Instantiate a keras_hub.models.Backbone from a model preset.

A preset is a directory of configs, weights and other file assets used to save and load a pre-trained model. The preset can be passed as a one of:

  1. a built-in preset identifier like 'bert_base_en'
  2. a Kaggle Models handle like 'kaggle://user/bert/keras/bert_base_en'
  3. a Hugging Face handle like 'hf://user/bert_base_en'
  4. a ModelScope handle like 'modelscope://user/bert_base_en'
  5. a path to a local preset directory like './bert_base_en'

This constructor can be called in one of two ways. Either from the base class like keras_hub.models.Backbone.from_preset(), or from a model class like keras_hub.models.GemmaBackbone.from_preset(). If calling from the base class, the subclass of the returning object will be inferred from the config in the preset directory.
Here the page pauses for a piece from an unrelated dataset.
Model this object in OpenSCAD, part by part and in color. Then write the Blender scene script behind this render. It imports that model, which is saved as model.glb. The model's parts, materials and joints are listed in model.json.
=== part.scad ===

For any Backbone subclass, you can run cls.presets.keys() to list all built-in presets available on the class.

Arguments

  • preset: string. A built-in preset identifier, a Kaggle Models handle, a Hugging Face handle, or a path to a local directory.
  • load_weights: bool. If True, the weights will be loaded into the model architecture. If False, the weights will be randomly initialized.

Examples

# Load a Gemma backbone with pre-trained weights.
model = keras_hub.models.Backbone.from_preset(
    "gemma_2b_en",
)

# Load a Bert backbone with a pre-trained config and random weights.
model = keras_hub.models.Backbone.from_preset(
    "bert_base_en",
    load_weights=False,
)
Preset Parameters Description
videoprism_public_v1_base 114.00M 114 million parameter, 12-layer ViT-B, 16-frame, 288x288 resolution, video-only encoder for spatiotemporal representation.
videoprism_lvt_public_v1_base 248.00M 248 million parameter, 12-layer ViT-B video encoder + text encoder, 16-frame, 288x288 resolution, for multimodal video-language tasks.
videoprism_public_v1_large 354.00M 354 million parameter, 24-layer ViT-L, 16-frame, 288x288 resolution, video-only encoder for spatiotemporal representation.
videoprism_lvt_public_v1_large 580.00M 580 million parameter, 24-layer ViT-L video encoder + text encoder, 16-frame, 288x288 resolution, for multimodal video-language tasks.